Indiana's Homeowners Association Act (IC 32-25.5) provides a real framework — mandatory grievance resolution (Chapter 5), board meeting attendance rights (§3-3(h)), political sign protections (IC 32-21-13) — but deliberately delegates fine amounts and specific timelines to governing documents. Unlike Florida, Virginia, or Ohio, Indiana does not set statutory fine caps or detailed procedural steps for every scenario. That means your CC&Rs are your primary source of rights for the fine-specific details. Every Indiana homeowner should read their CC&Rs alongside state law — knowing both is the most powerful combination you have.

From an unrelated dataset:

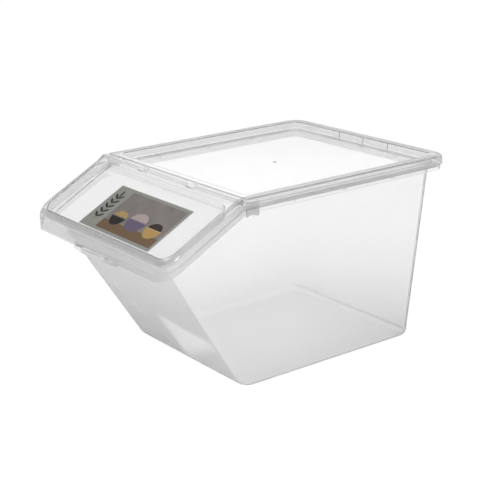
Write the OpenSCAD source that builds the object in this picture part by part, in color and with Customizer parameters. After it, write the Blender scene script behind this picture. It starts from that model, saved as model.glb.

It depends on the amount of the increase. Under IC 32-25.5-3-4, any contract that would raise assessments by more than $500 per year per member requires approval at two separate membership meetings with a two-thirds vote. The same applies to major borrowing under IC 32-25.5-3-5. Your board cannot unilaterally enter into major financial commitments that substantially increase assessments. If your HOA raised assessments by more than $500 annually without holding two member meetings and obtaining a two-thirds vote, that action may be invalid — request the meeting minutes and voting records for any major assessment increase.
Indiana HOAs can place a lien for unpaid assessments under IC 32-28-14, but the lien process has important homeowner protections. Under IC 32-28-14-9, if your HOA has placed a lien on your property, you can send a certified-mail written demand requiring the HOA to file a foreclosure action within 1 year. If the HOA fails to foreclose within that window, the lien is void by operation of law. This is called a "void lien demand" and is one of Indiana's most powerful homeowner tools. Additionally, under IC 32-25.5 Chapter 5, mandatory grievance resolution must be completed before any legal proceedings — including foreclosure — can begin. Always consult an attorney before a foreclosure situation, but know that you have these statutory defenses available.
Yes. Indiana law (IC 36-7-2-8) protects your right to install solar energy systems on your property. HOA restrictions that effectively prohibit solar installation or significantly increase its cost are unenforceable under this statute. Your HOA can impose reasonable restrictions on the placement and visual appearance of solar panels — but cannot ban them outright. If your HOA denied a solar installation request or imposed conditions that make solar impractical, cite IC 36-7-2-8 in writing. Any CC&R provision that results in an effective ban on solar panels is void under Indiana law.